David McClough, assistant professor of economics at Ohio Northern University, certainly sees nothing in the numbers to cheer about either. "Consider, for example, how the financial crisis, recession, housing crisis, and jobless recovery undoubtedly moved forward many bankruptcies that would have been delayed," he says. "In this case, the decline implies that more people declared bankruptcy sooner and thus have struggled with the consequences longer. This is not a good thing."

The 2005 Bankruptcy Act, made it more difficult for individuals to file personal bankruptcy and see a full discharge of their debts. Consequently, many who file will have to pay some of their debts over time.
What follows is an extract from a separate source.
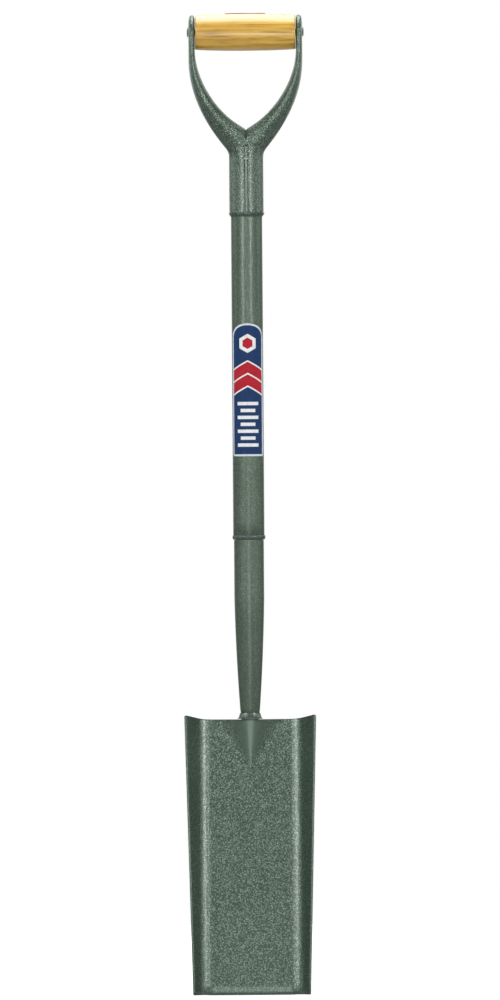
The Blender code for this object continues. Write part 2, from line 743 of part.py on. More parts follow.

That means filing bankruptcy is no longer the golden parachute it once was.

"This could discourage the greater number of filers," points out Jeffrey Verdon, a tax and estate planning attorney with the Jeffrey M. Verdon Law Group. He has another suspicion: "The extension of unemployment benefits may have had an affect on the number of those who file for personal bankruptcy."

Others suggest the dip may be temporary. "As foreclosure filings again reach lofty levels, the bankruptcy filings will again spike as people file to slow down the foreclosure sale," predicts Ted Connolly, a bankruptcy lawyer with Duane Morris and author of Road Out of Debt.

Simply put, there are better tea leaves for reading the economy than the bankruptcy numbers. "Mortgage foreclosures and depressed real estate values continue to be a drag on the economy," says the ABI's Leibowitz. "The best indicator of better times to come is the level of unemployment, which remains persistently high. Interestingly, temporary employment is increasing. This might be a leading indicator of better times to come."

Connolly, keeping it real, says: "The decrease in filings is too insignificant to portend an improving economy. Instead, the filing numbers continue to show a weak economy, teetering on the brink of a downward fall."